Researchers have characterized the DNA of 89 ancient individuals from the Tibetan Plateau, some of whom lived as early as about 5,100 years ago, revealing population differences across time and space that helped to shape the unique gene pool of present-day Tibetans.
The ancestry of the Tibetan Plateau is of interest to many researchers, including those seeking to understand the origins of many Tibetans’ genetic adaptations to the plateau’s harsh environments and high altitudes. One example is the EPAS1 allele carried by many Tibetans, which is likely an adaptation to lower oxygen levels found at high elevation and is thought to have originated from archaic humans known as Denisovans.
This study shows that frequencies of the EPAS1 allele increased over about the last 2,800 years on the Tibetan Plateau, with an especially sharp increase over about the past 700 years.
Recent studies have explored the shared ancestry between present-day Tibetans and ancient Tibetans who lived along the Himalayan arc near Nepal as early as 3,400 years ago, but these analyses were limited in geographic and temporal scope.
Now, Hongru Wang and colleagues have analyzed DNA from the remains of 89 ancient Tibetan individuals dating from about 5,100 to 100 years ago at 29 sites across the Tibetan Plateau. They identified stark genetic differences between populations occupying the northeastern, southeastern, and southern regions of the plateau as recently as about 2,500 years ago.
Subsequent genetic shifts suggest that human migrations and interactions within and between highland and lowland populations may have influenced genetic mixing over time.

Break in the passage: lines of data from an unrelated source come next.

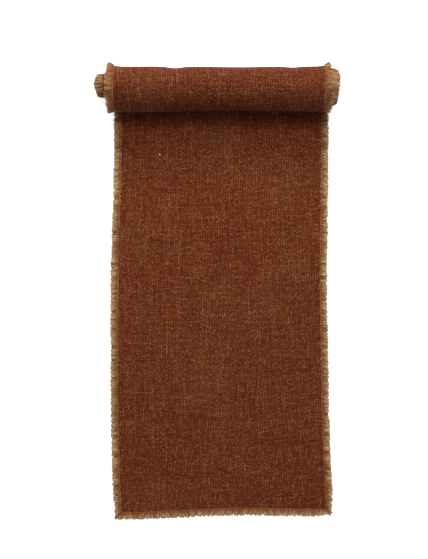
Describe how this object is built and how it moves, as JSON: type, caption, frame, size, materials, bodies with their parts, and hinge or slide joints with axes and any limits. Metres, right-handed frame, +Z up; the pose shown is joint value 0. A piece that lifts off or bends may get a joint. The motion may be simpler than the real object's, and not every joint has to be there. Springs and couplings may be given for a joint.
{
  "type": "table runner",
  "caption": "Long slubby woven table runner with frayed fringes on every edge, partly unrolled: a rolled part, a laid part and a free end that folds back on a pressed crease.",
  "frame": {"origin": "on the surface that the runner lies on, on the laid cloth's centre line, midway between the free end's fringe tips and the back of the roll", "axes": "+Y along the runner from the free end to the roll, +Z up from the surface, +X to the right seen with the roll at the far end"},
  "size_m": [0.389, 0.732, 0.0727],
  "materials": {
    "woven_cloth": "matt slubby plain weave, rust with tan slubs",
    "fringe_yarn": "matt loose yarns, tan to golden brown",
    "stay_stitch_thread": "matt fine sewing thread, dark rust"
  },
  "bodies": {
    "laid_and_rolled": {"laid_cloth": "woven_cloth", "laid_stay_stitch_left": "stay_stitch_thread", "laid_stay_stitch_right": "stay_stitch_thread", "laid_fringe_left": "fringe_yarn", "laid_fringe_right": "fringe_yarn", "outer_turns_cloth": "woven_cloth", "outer_turns_stay_stitch_left": "stay_stitch_thread", "outer_turns_stay_stitch_right": "stay_stitch_thread", "outer_turns_fringe_left": "fringe_yarn", "outer_turns_fringe_right": "fringe_yarn", "middle_turns_cloth": "woven_cloth", "middle_turns_stay_stitch_left": "stay_stitch_thread", "middle_turns_stay_stitch_right": "stay_stitch_thread", "middle_turns_fringe_left": "fringe_yarn", "middle_turns_fringe_right": "fringe_yarn", "core_turns_cloth": "woven_cloth", "core_turns_stay_stitch_left": "stay_stitch_thread", "core_turns_stay_stitch_right": "stay_stitch_thread", "core_turns_fringe_left": "fringe_yarn", "core_turns_fringe_right": "fringe_yarn", "inner_end_stay_stitch": "stay_stitch_thread", "inner_end_fringe": "fringe_yarn"},
    "free_end": {"free_end_cloth": "woven_cloth", "free_end_stay_stitch_left": "stay_stitch_thread", "free_end_stay_stitch_right": "stay_stitch_thread", "front_stay_stitch": "stay_stitch_thread", "free_end_fringe_left": "fringe_yarn", "free_end_fringe_right": "fringe_yarn", "front_fringe": "fringe_yarn"}
  },
  "joints": [
    {"name": "free_end_fold", "type": "hinge", "parent": "laid_and_rolled", "child": "free_end", "pos_m": [0, -0.20075, 0.0011], "axis": [-1, 0, 0], "range_deg": [0, 175]}
  ]
}
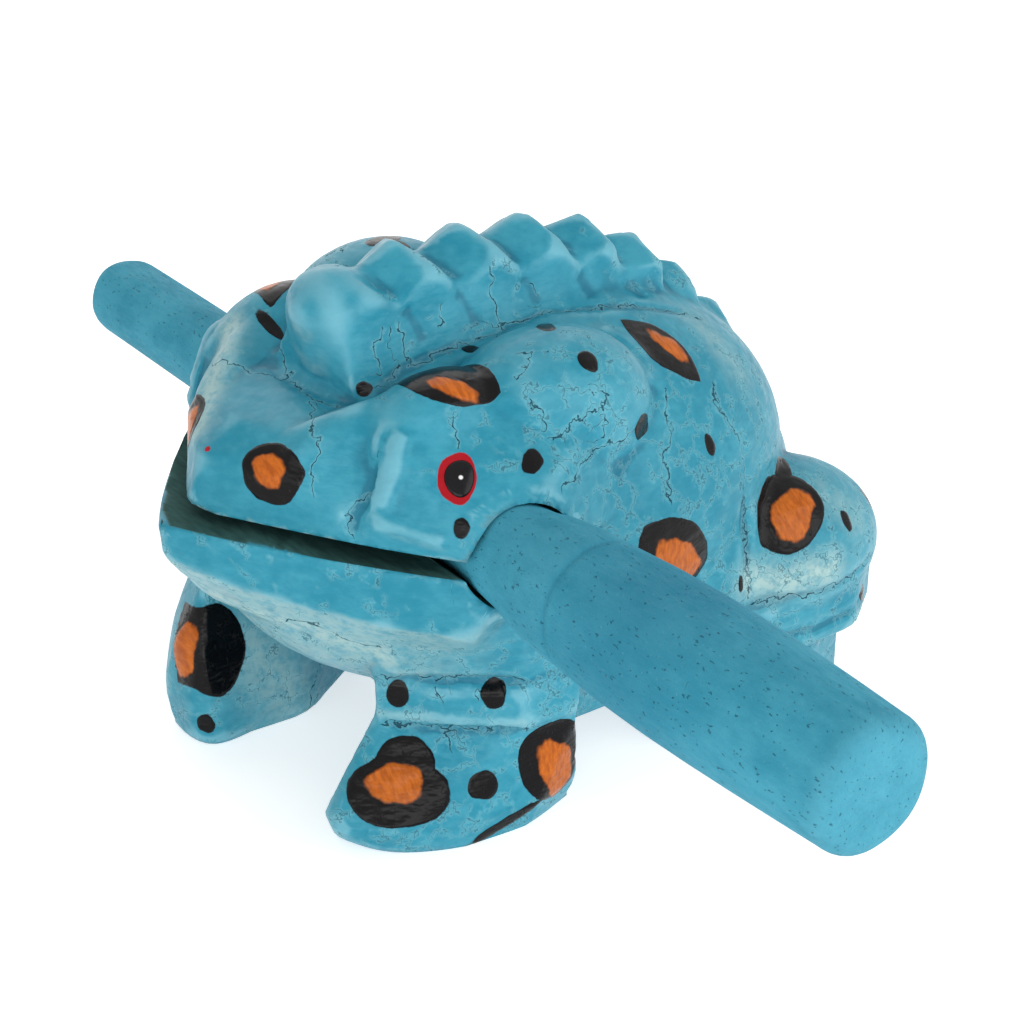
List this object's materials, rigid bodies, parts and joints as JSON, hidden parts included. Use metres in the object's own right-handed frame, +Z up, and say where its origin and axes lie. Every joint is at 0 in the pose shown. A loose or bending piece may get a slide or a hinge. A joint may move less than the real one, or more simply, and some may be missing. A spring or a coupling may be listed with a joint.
{
  "type": "frog guiro",
  "caption": "Carved wooden frog scraper with a notched back ridge, painted blue with spots, and the turned stick stored in the hole through its cheeks.",
  "frame": {"origin": "on the ground, under the middle of the whole object's box", "axes": "+Z up, the frog faces -Y and its left side is +X; the stick lies nearly along X with its handle at +X"},
  "size_m": [0.1554, 0.095, 0.0683],
  "materials": {
    "blue_paint": "painted, semi-gloss, finely crazed",
    "stained_wood": "stained, matte"
  },
  "bodies": {
    "root": {"frog_body": "blue_paint", "rasp_stick": "stained_wood"}
  },
  "joints": []
}
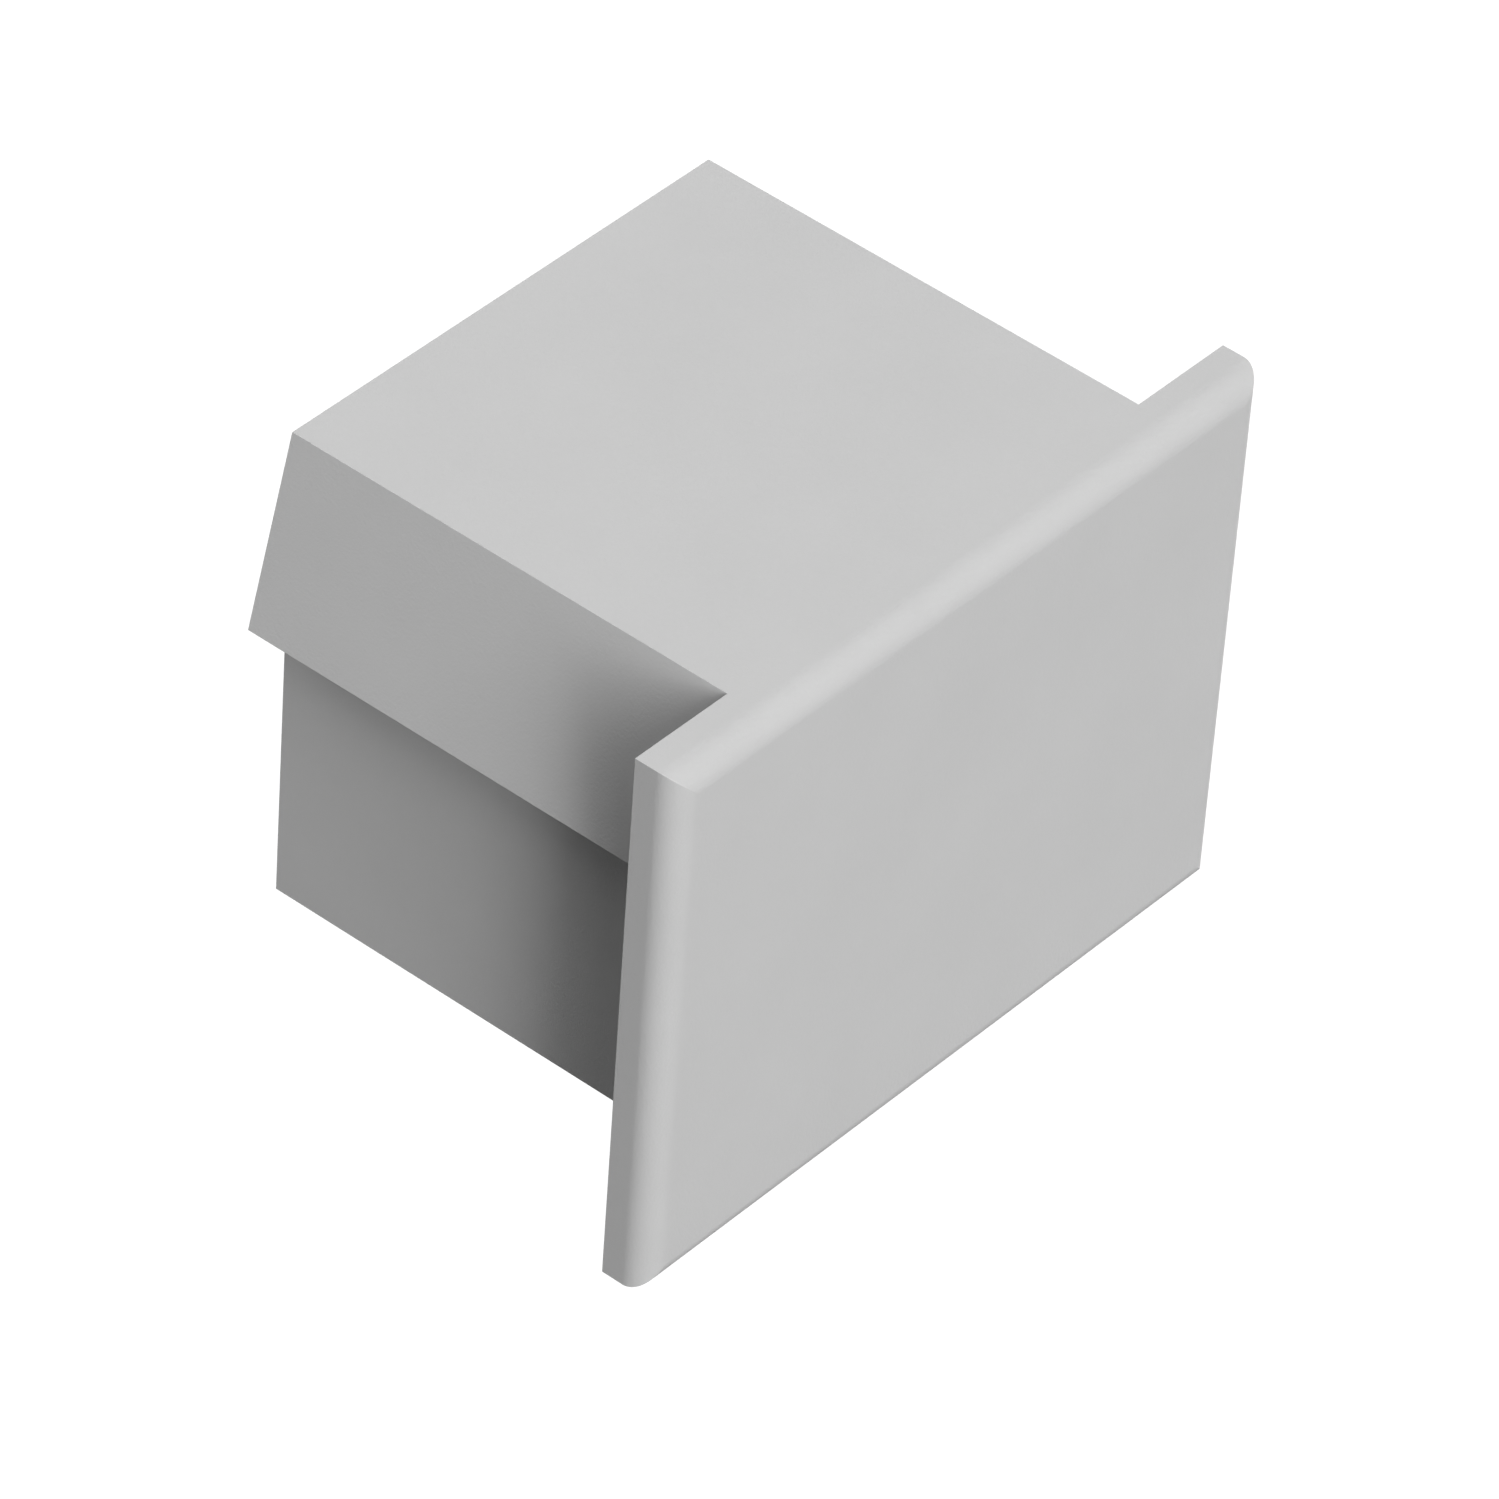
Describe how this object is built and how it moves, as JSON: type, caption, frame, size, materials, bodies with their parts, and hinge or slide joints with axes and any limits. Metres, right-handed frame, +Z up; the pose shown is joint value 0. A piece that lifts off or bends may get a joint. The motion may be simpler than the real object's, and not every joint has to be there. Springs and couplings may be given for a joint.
{
  "type": "profile end cap",
  "caption": "One-piece moulded end cap for a small extruded channel: a thin cover plate with a rounded front rim and a solid dovetail plug behind it, flush along the top.",
  "frame": {"origin": "middle of the channel's 16 x 12 mm outer section, in the plane of the cover plate's back face, which seats on the channel's cut end", "axes": "+X across the channel, +Y from the cover plate into the channel along the plug, +Z up towards the channel's open mouth, where plate and plug are flush"},
  "size_m": [0.016, 0.0112, 0.012],
  "materials": {
    "moulded_grey": "neutral light grey moulded plastic, satin to matt, one colour throughout"
  },
  "bodies": {
    "root": {"end_cap": "moulded_grey"}
  },
  "joints": []
}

“We show that the unique ancestry in present-day plateau populations can be found in ancient individuals across the entire Tibetan Plateau, extending as far back as 5,100 [years before present],” Wang et al. write. “The largest genetic shifts are caused by the mixture of populations from different regions of the plateau, potentially associated with large-scale political shifts related to the expansion and collapse of major state-level societies in historical times.”